I thought about this only because my wife had asked if I wasn’t due to get a new machine, usually every couple years. I looked it over and it’s in pretty good shape, missing the “T” key where my baby girl decided to do some remodeling, and I just moved the tilde key over to replace the more often needed T. I looked a little closer and saw a small crack in the display bezel, not critical, and surely my fault from rough handling, but really it’s held u well.

I looked up the order to see when I bought it and saw that it was still under warranty and accident damage protection,just barely. I called Dell and a technician is supposed to come by this week to replace the screen and keyboard (they said I could keep the old keyboard for spares!). Neither is critical and if I had to pay for the repairs I wouldn’t,but with them I think I can go a while on this machine.

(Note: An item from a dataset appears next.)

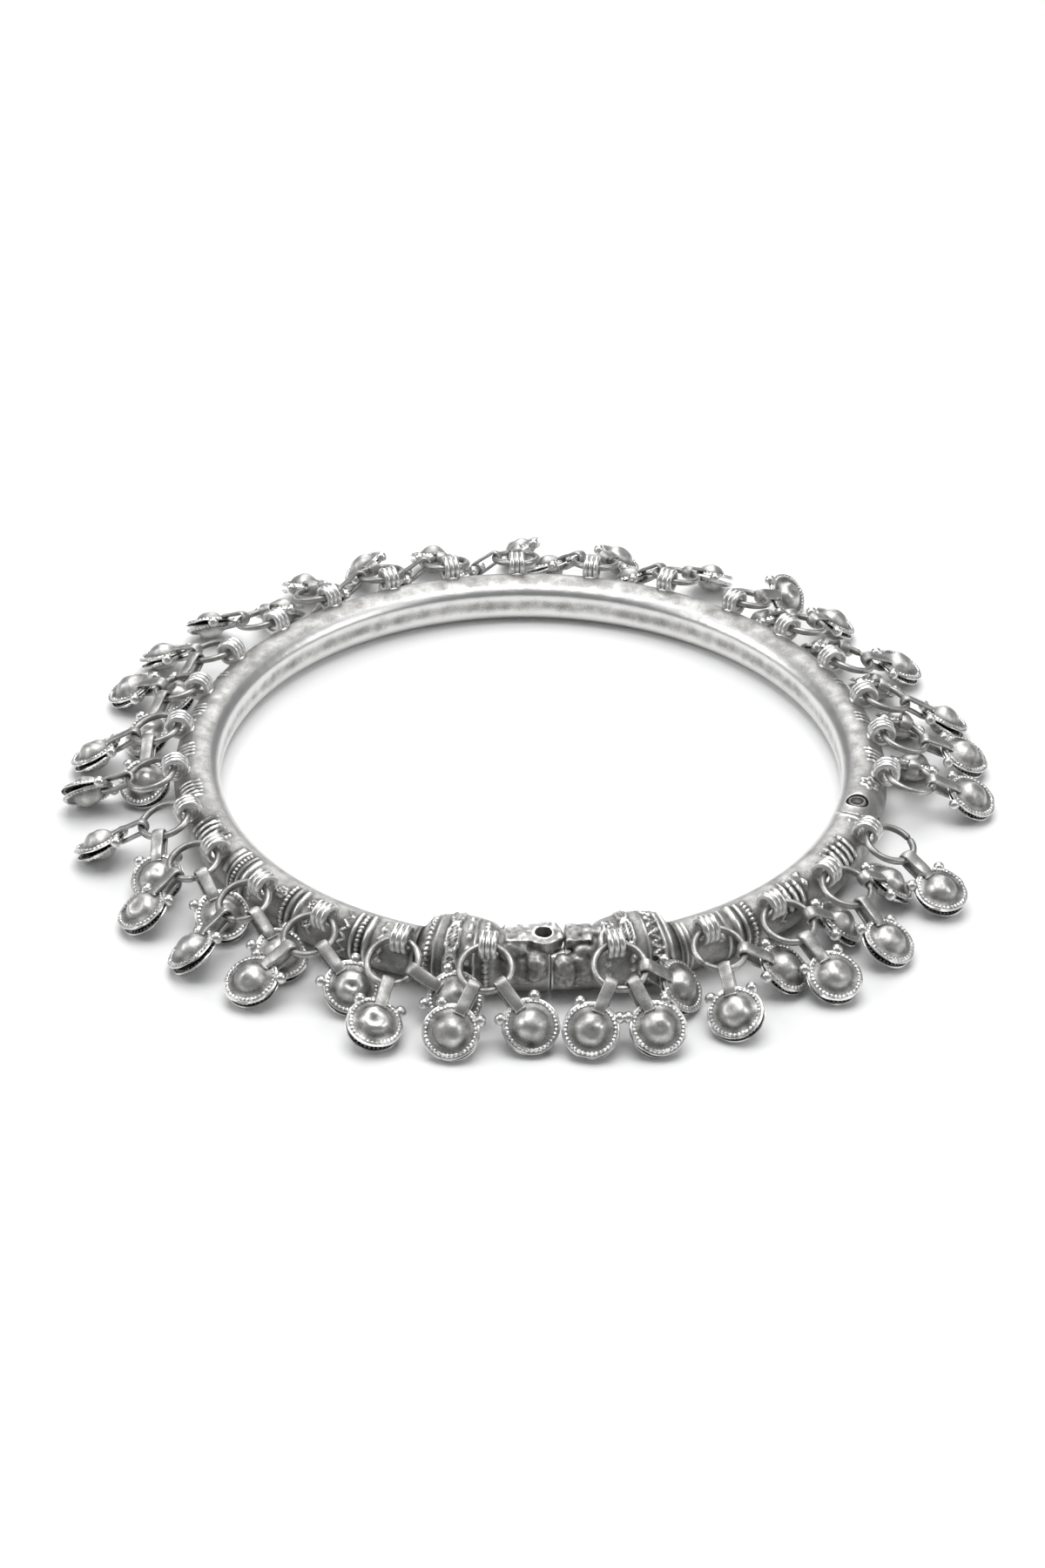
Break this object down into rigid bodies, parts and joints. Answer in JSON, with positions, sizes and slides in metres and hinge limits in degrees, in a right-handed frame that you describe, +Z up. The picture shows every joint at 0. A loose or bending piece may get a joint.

I spent about $2k on this one, and even then debated the merit of $2k versus going with a yearly spend of $600 or so on a lower grade use and discard plan once a year, but it’s worked out ok. I did a quick price check to see what I could get today, and the same machine (with 128G SSD, no 64G option, and 8G ram instead of 4g) was $1400 with the i5, a couple hundred more for the i7.

I’m in no hurry to buy, if anything I’d like to wait on one that can go to 16G or more to do better running VM’s, but at about $500/year for three years I like even better my strategy to buy a good machine and keep it versus an ok machine that may break. The math is fuzzy of course, I could well buy a $600 machine that would last 3 years, and even if it only lasts two I’m ahead. Still, in this case I’ll stick to what works, which right now anyway is my not quite three year old laptop!